#### Written instruction:
Extract the listing in its entirety, keeping each line identical to the original.

#### Listed records:
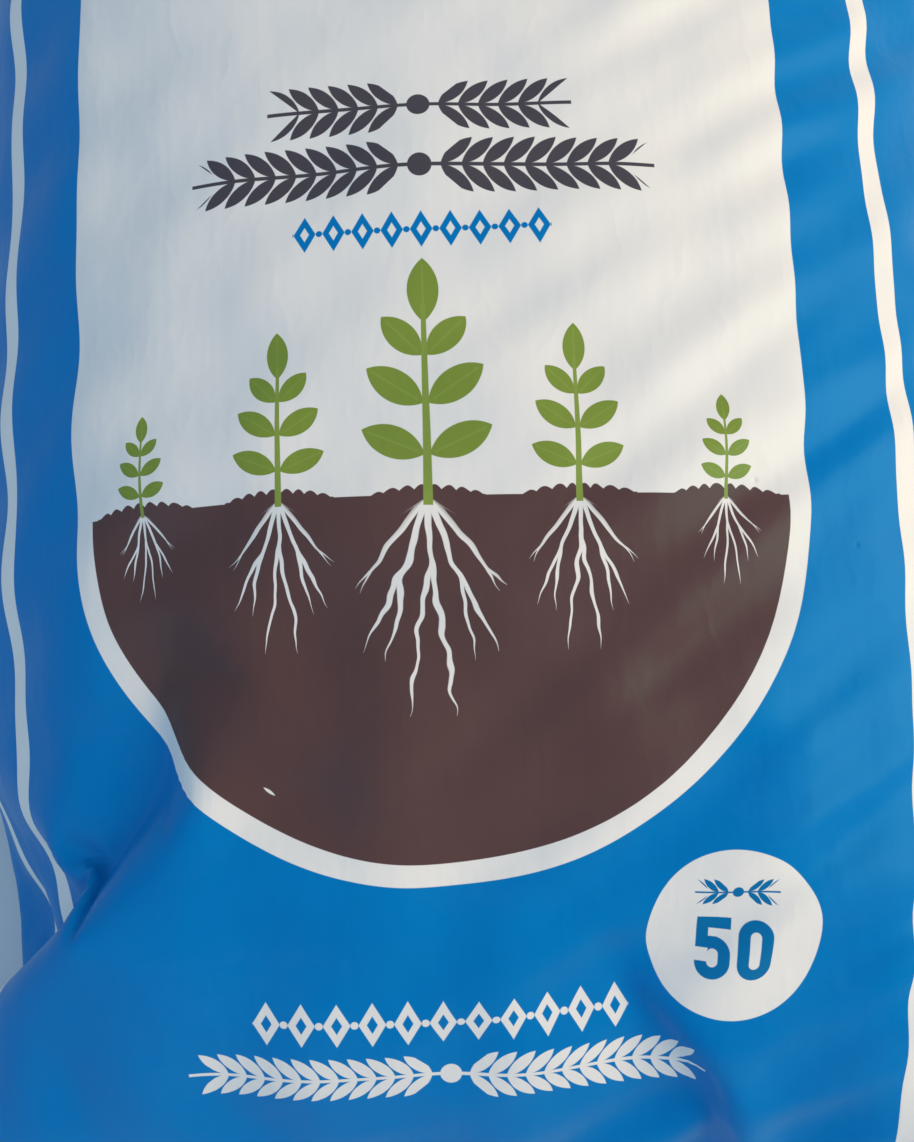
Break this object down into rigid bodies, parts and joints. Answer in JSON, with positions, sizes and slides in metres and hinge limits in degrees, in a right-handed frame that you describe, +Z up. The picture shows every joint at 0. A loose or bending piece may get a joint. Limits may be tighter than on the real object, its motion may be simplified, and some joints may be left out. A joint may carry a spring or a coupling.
{
  "type": "compost bag",
  "caption": "Filled sack of printed film lying on its back: a flat tube heat-sealed across both ends, rounded by its fill, with folds towards its corners.",
  "frame": {"origin": "middle of the bag's box, on the floor that the bag lies on", "axes": "+Y from the foot of the bag to its head, +X across it to the right of the print, +Z up out of the printed face"},
  "size_m": [0.5532, 0.8806, 0.1657],
  "materials": {
    "film": "glossy printed polythene film, blue with a white panel and a brown field"
  },
  "bodies": {
    "root": {"bag": "film"}
  },
  "joints": []
}
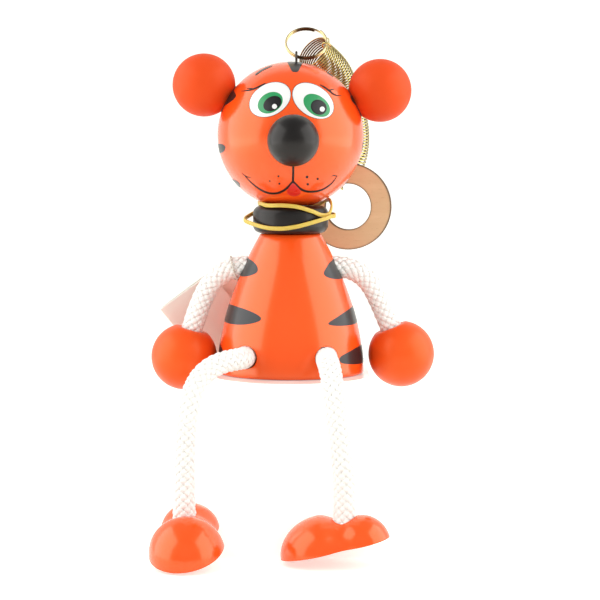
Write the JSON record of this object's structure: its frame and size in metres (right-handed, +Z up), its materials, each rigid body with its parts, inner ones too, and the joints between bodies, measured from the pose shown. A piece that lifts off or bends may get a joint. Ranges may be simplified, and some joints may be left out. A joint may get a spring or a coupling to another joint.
{
  "type": "wooden spring animal toy",
  "caption": "Sitting wooden tiger toy: turned head, body, ears and nose, rope arms and legs with ball hands and sawn feet, a coil spring and a finger ring.",
  "frame": {"origin": "centre of the body's flat base, which the toy sits on", "axes": "+Z up, the face looks along -Y, +X to the right of a viewer who looks at the face"},
  "size_m": [0.1177, 0.1215, 0.2123],
  "materials": {
    "orange_enamel": "gloss orange enamel on turned wood",
    "black_enamel": "satin black enamel on turned wood",
    "bare_wood": "bare, glued",
    "plywood": "bare plywood with laser-burnt edges",
    "cotton_rope": "braided cotton",
    "brassed_steel": "brass-plated spring wire",
    "dark_steel": "dark plated wire",
    "rubber": "yellow rubber",
    "card": "uncoated cream card",
    "thread": "cotton thread"
  },
  "bodies": {
    "torso": {"body": "orange_enamel", "neck_collar": "black_enamel", "neck_dowel": "bare_wood", "head": "orange_enamel", "left_ear": "orange_enamel", "right_ear": "orange_enamel", "left_ear_dowel": "bare_wood", "right_ear_dowel": "bare_wood", "nose": "black_enamel", "nose_dowel": "bare_wood", "screw_eye": "dark_steel", "rubber_band": "rubber", "coil_spring": "brassed_steel"},
    "left_upper_arm": {"left_arm_rope_upper": "cotton_rope"},
    "left_forearm": {"left_arm_rope_lower": "cotton_rope", "left_hand": "orange_enamel"},
    "right_upper_arm": {"right_arm_rope_upper": "cotton_rope"},
    "right_forearm": {"right_arm_rope_lower": "cotton_rope", "right_hand": "orange_enamel"},
    "left_thigh": {"left_leg_rope_upper": "cotton_rope"},
    "left_shin": {"left_leg_rope_lower": "cotton_rope"},
    "left_shoe": {"left_foot": "orange_enamel"},
    "right_thigh": {"right_leg_rope_upper": "cotton_rope"},
    "right_shin": {"right_leg_rope_lower": "cotton_rope"},
    "right_shoe": {"right_foot": "orange_enamel"},
    "top_ring": {"split_ring": "brassed_steel"},
    "hand_ring": {"finger_ring": "plywood"},
    "tag": {"hang_tag": "card", "tag_thread": "thread"}
  },
  "joints": [
    {"name": "left_arm_swing", "type": "hinge", "parent": "torso", "child": "left_upper_arm", "pos_m": [-0.02, 0, 0.0444], "axis": [-1, 0, 0], "range_deg": [-10, 80]},
    {"name": "left_elbow", "type": "hinge", "parent": "left_upper_arm", "child": "left_forearm", "pos_m": [-0.02682, 0, 0.0444], "axis": [0, 1, 0], "range_deg": [0, 75]},
    {"name": "right_arm_swing", "type": "hinge", "parent": "torso", "child": "right_upper_arm", "pos_m": [0.02, 0, 0.0444], "axis": [-1, 0, 0], "range_deg": [-60, 80]},
    {"name": "right_elbow", "type": "hinge", "parent": "right_upper_arm", "child": "right_forearm", "pos_m": [0.02682, 0, 0.0444], "axis": [0, -1, 0], "range_deg": [0, 75]},
    {"name": "left_leg_swing", "type": "hinge", "parent": "torso", "child": "left_thigh", "pos_m": [-0.0182, -0.026, 0.0087], "axis": [0, 1, 0], "range_deg": [-5, 40]},
    {"name": "left_knee", "type": "hinge", "parent": "left_thigh", "child": "left_shin", "pos_m": [-0.03, -0.0424, 0.0076], "axis": [-0.6297, 0.7768, 0], "range_deg": [-15, 60]},
    {"name": "left_foot_turn", "type": "hinge", "parent": "left_shin", "child": "left_shoe", "pos_m": [-0.0416, -0.055, -0.0505], "axis": [0.0118, 0, -0.9999], "range_deg": [-30, 90]},
    {"name": "right_leg_swing", "type": "hinge", "parent": "torso", "child": "right_thigh", "pos_m": [0.0146, -0.026, 0.0087], "axis": [0, -1, 0], "range_deg": [0, 45]},
    {"name": "right_knee", "type": "hinge", "parent": "right_thigh", "child": "right_shin", "pos_m": [0.0157, -0.0456, 0.0068], "axis": [-0.9925, -0.1223, 0], "range_deg": [-15, 60]},
    {"name": "right_foot_turn", "type": "hinge", "parent": "right_shin", "child": "right_shoe", "pos_m": [0.0213, -0.0575, -0.053], "axis": [0.01, -0.04, 0.9992], "range_deg": [0, 180]},
    {"name": "split_ring_turn", "type": "hinge", "parent": "torso", "child": "top_ring", "pos_m": [0.0065, 0.00076, 0.13655], "axis": [0, -0.7604, 0.6494], "continuous": true},
    {"name": "ring_pull", "type": "slide", "parent": "torso", "child": "hand_ring", "axis": [0.3505, 0.4506, -0.8211], "range_m": [0, 0.1], "stiffness_N_per_m": 5, "springref_m": -0.004, "deforming": ["coil_spring"]},
    {"name": "tag_swing", "type": "hinge", "parent": "torso", "child": "tag", "pos_m": [-0.0235, 0, 0.0444], "axis": [1, 0, 0], "range_deg": [0, 60]}
  ]
}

#### Complete answer:
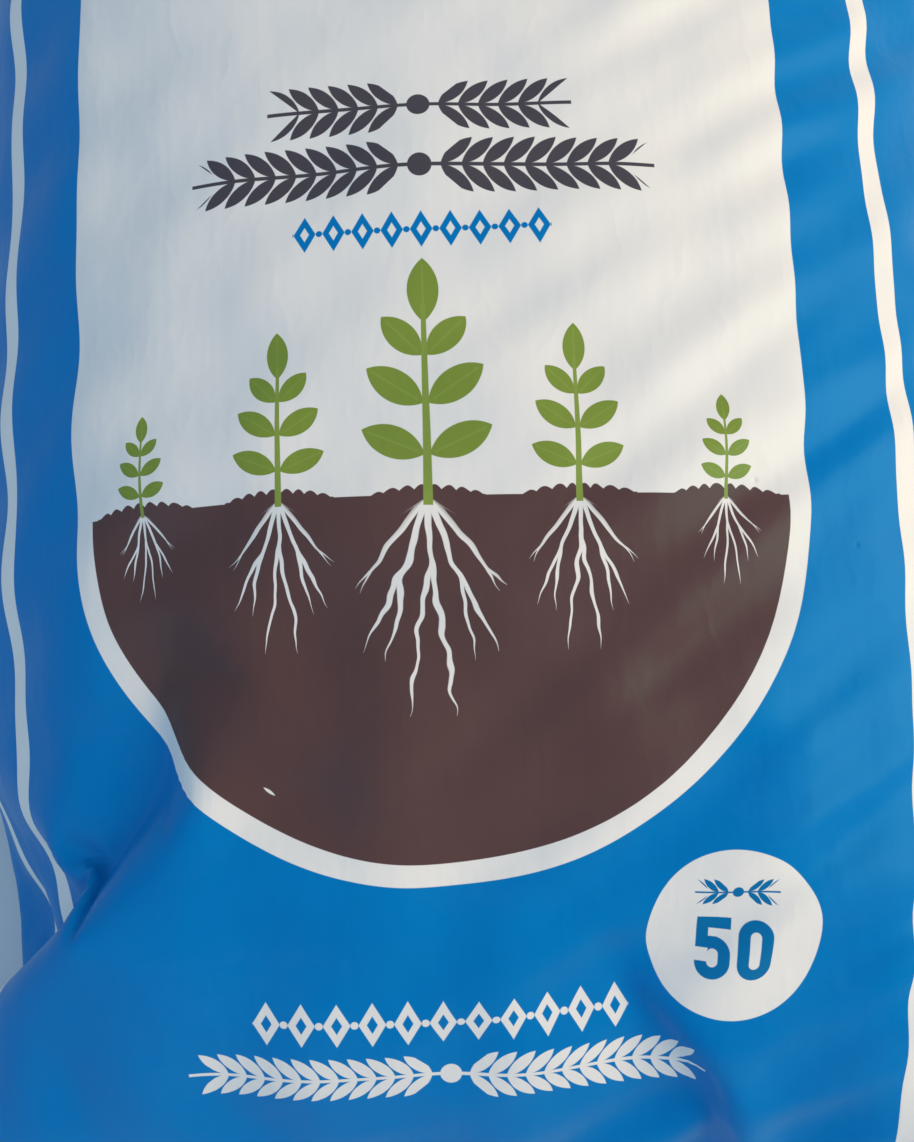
Break this object down into rigid bodies, parts and joints. Answer in JSON, with positions, sizes and slides in metres and hinge limits in degrees, in a right-handed frame that you describe, +Z up. The picture shows every joint at 0. A loose or bending piece may get a joint. Limits may be tighter than on the real object, its motion may be simplified, and some joints may be left out. A joint may carry a spring or a coupling.
{
  "type": "compost bag",
  "caption": "Filled sack of printed film lying on its back: a flat tube heat-sealed across both ends, rounded by its fill, with folds towards its corners.",
  "frame": {"origin": "middle of the bag's box, on the floor that the bag lies on", "axes": "+Y from the foot of the bag to its head, +X across it to the right of the print, +Z up out of the printed face"},
  "size_m": [0.5532, 0.8806, 0.1657],
  "materials": {
    "film": "glossy printed polythene film, blue with a white panel and a brown field"
  },
  "bodies": {
    "root": {"bag": "film"}
  },
  "joints": []
}
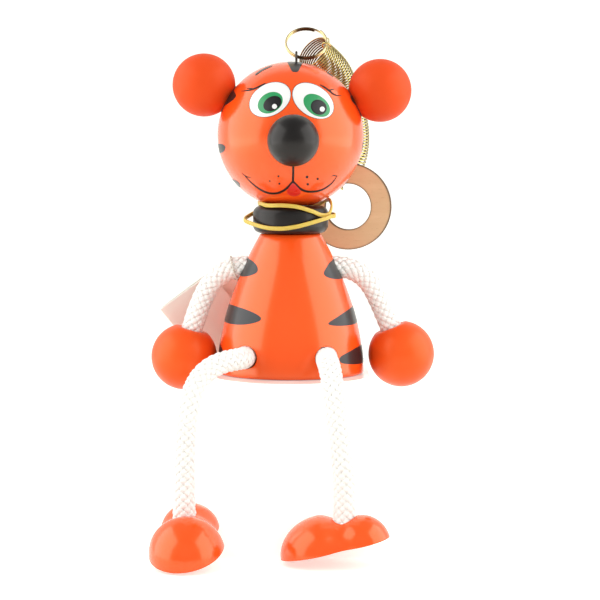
Write the JSON record of this object's structure: its frame and size in metres (right-handed, +Z up), its materials, each rigid body with its parts, inner ones too, and the joints between bodies, measured from the pose shown. A piece that lifts off or bends may get a joint. Ranges may be simplified, and some joints may be left out. A joint may get a spring or a coupling to another joint.
{
  "type": "wooden spring animal toy",
  "caption": "Sitting wooden tiger toy: turned head, body, ears and nose, rope arms and legs with ball hands and sawn feet, a coil spring and a finger ring.",
  "frame": {"origin": "centre of the body's flat base, which the toy sits on", "axes": "+Z up, the face looks along -Y, +X to the right of a viewer who looks at the face"},
  "size_m": [0.1177, 0.1215, 0.2123],
  "materials": {
    "orange_enamel": "gloss orange enamel on turned wood",
    "black_enamel": "satin black enamel on turned wood",
    "bare_wood": "bare, glued",
    "plywood": "bare plywood with laser-burnt edges",
    "cotton_rope": "braided cotton",
    "brassed_steel": "brass-plated spring wire",
    "dark_steel": "dark plated wire",
    "rubber": "yellow rubber",
    "card": "uncoated cream card",
    "thread": "cotton thread"
  },
  "bodies": {
    "torso": {"body": "orange_enamel", "neck_collar": "black_enamel", "neck_dowel": "bare_wood", "head": "orange_enamel", "left_ear": "orange_enamel", "right_ear": "orange_enamel", "left_ear_dowel": "bare_wood", "right_ear_dowel": "bare_wood", "nose": "black_enamel", "nose_dowel": "bare_wood", "screw_eye": "dark_steel", "rubber_band": "rubber", "coil_spring": "brassed_steel"},
    "left_upper_arm": {"left_arm_rope_upper": "cotton_rope"},
    "left_forearm": {"left_arm_rope_lower": "cotton_rope", "left_hand": "orange_enamel"},
    "right_upper_arm": {"right_arm_rope_upper": "cotton_rope"},
    "right_forearm": {"right_arm_rope_lower": "cotton_rope", "right_hand": "orange_enamel"},
    "left_thigh": {"left_leg_rope_upper": "cotton_rope"},
    "left_shin": {"left_leg_rope_lower": "cotton_rope"},
    "left_shoe": {"left_foot": "orange_enamel"},
    "right_thigh": {"right_leg_rope_upper": "cotton_rope"},
    "right_shin": {"right_leg_rope_lower": "cotton_rope"},
    "right_shoe": {"right_foot": "orange_enamel"},
    "top_ring": {"split_ring": "brassed_steel"},
    "hand_ring": {"finger_ring": "plywood"},
    "tag": {"hang_tag": "card", "tag_thread": "thread"}
  },
  "joints": [
    {"name": "left_arm_swing", "type": "hinge", "parent": "torso", "child": "left_upper_arm", "pos_m": [-0.02, 0, 0.0444], "axis": [-1, 0, 0], "range_deg": [-10, 80]},
    {"name": "left_elbow", "type": "hinge", "parent": "left_upper_arm", "child": "left_forearm", "pos_m": [-0.02682, 0, 0.0444], "axis": [0, 1, 0], "range_deg": [0, 75]},
    {"name": "right_arm_swing", "type": "hinge", "parent": "torso", "child": "right_upper_arm", "pos_m": [0.02, 0, 0.0444], "axis": [-1, 0, 0], "range_deg": [-60, 80]},
    {"name": "right_elbow", "type": "hinge", "parent": "right_upper_arm", "child": "right_forearm", "pos_m": [0.02682, 0, 0.0444], "axis": [0, -1, 0], "range_deg": [0, 75]},
    {"name": "left_leg_swing", "type": "hinge", "parent": "torso", "child": "left_thigh", "pos_m": [-0.0182, -0.026, 0.0087], "axis": [0, 1, 0], "range_deg": [-5, 40]},
    {"name": "left_knee", "type": "hinge", "parent": "left_thigh", "child": "left_shin", "pos_m": [-0.03, -0.0424, 0.0076], "axis": [-0.6297, 0.7768, 0], "range_deg": [-15, 60]},
    {"name": "left_foot_turn", "type": "hinge", "parent": "left_shin", "child": "left_shoe", "pos_m": [-0.0416, -0.055, -0.0505], "axis": [0.0118, 0, -0.9999], "range_deg": [-30, 90]},
    {"name": "right_leg_swing", "type": "hinge", "parent": "torso", "child": "right_thigh", "pos_m": [0.0146, -0.026, 0.0087], "axis": [0, -1, 0], "range_deg": [0, 45]},
    {"name": "right_knee", "type": "hinge", "parent": "right_thigh", "child": "right_shin", "pos_m": [0.0157, -0.0456, 0.0068], "axis": [-0.9925, -0.1223, 0], "range_deg": [-15, 60]},
    {"name": "right_foot_turn", "type": "hinge", "parent": "right_shin", "child": "right_shoe", "pos_m": [0.0213, -0.0575, -0.053], "axis": [0.01, -0.04, 0.9992], "range_deg": [0, 180]},
    {"name": "split_ring_turn", "type": "hinge", "parent": "torso", "child": "top_ring", "pos_m": [0.0065, 0.00076, 0.13655], "axis": [0, -0.7604, 0.6494], "continuous": true},
    {"name": "ring_pull", "type": "slide", "parent": "torso", "child": "hand_ring", "axis": [0.3505, 0.4506, -0.8211], "range_m": [0, 0.1], "stiffness_N_per_m": 5, "springref_m": -0.004, "deforming": ["coil_spring"]},
    {"name": "tag_swing", "type": "hinge", "parent": "torso", "child": "tag", "pos_m": [-0.0235, 0, 0.0444], "axis": [1, 0, 0], "range_deg": [0, 60]}
  ]
}